To fit our model with MARSS(), we set up a list which precisely describes the size and structure of each parameter matrix. Fixed values in a matrix are designated with their numeric value and estimated values are given a character name and put in quotes. Our model list for a single well-mixed population is:

mod.list.0 <- list(B = matrix(1), U = matrix("u"), Q = matrix("q"), 
    Z = matrix(1, 4, 1), A = "scaling", R = "diagonal and unequal", 
    x0 = matrix("mu"), tinitx = 0)

and fit:

fit.0 <- MARSS(dat, model = mod.list.0)

Success! abstol and log-log tests passed at 32 iterations.
Alert: conv.test.slope.tol is 0.5.
Test with smaller values (<0.1) to ensure convergence.

MARSS fit is
Estimation method: kem 
Convergence test: conv.test.slope.tol = 0.5, abstol = 0.001
Estimation converged in 32 iterations. 
Log-likelihood: 21.62931 
AIC: -23.25863   AICc: -19.02786   
 
                Estimate
A.SJI            0.79583
A.EBays          0.27528
A.PSnd          -0.54335
R.(SJF,SJF)      0.02883
R.(SJI,SJI)      0.03063
R.(EBays,EBays)  0.01661
R.(PSnd,PSnd)    0.01168
U.u              0.05537
Q.q              0.00642
x0.mu            6.22810
Initial states (x0) defined at t=0

Standard errors have not been calculated. 
Use MARSSparamCIs to compute CIs and bias estimates.

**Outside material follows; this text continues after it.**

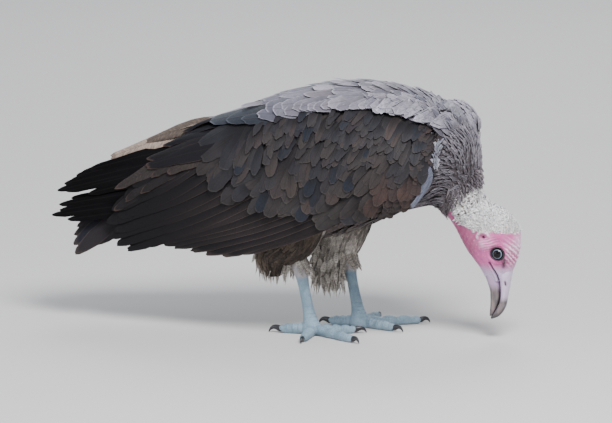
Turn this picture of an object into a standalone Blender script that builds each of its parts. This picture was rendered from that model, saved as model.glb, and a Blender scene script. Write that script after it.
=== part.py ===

We already discussed that the short-cut "diagonal and unequal" means a diagonal matrix with each diagonal element having a different value. The short-cut "scaling" means the form of \(\mathbf{a}\) in Equation (7.4) with one value set to 0 and the rest estimated. You should run the code in the list to make sure you see that each parameter in the list has the same form as in our mathematical equation for the model.

7.3.3 Model residuals

The model fits fine but look at the model residuals (Figure 7.2). They have problems.

par(mfrow = c(2, 2))
resids <- MARSSresiduals(fit.0, type = "tt1")
for (i in 1:4) {
    plot(resids$model.residuals[i, ], ylab = "model residuals", 
        xlab = "")
    abline(h = 0)
    title(rownames(dat)[i])
}

Figure 7.2: The model residuals for the first model. SJI and EBays do not look good.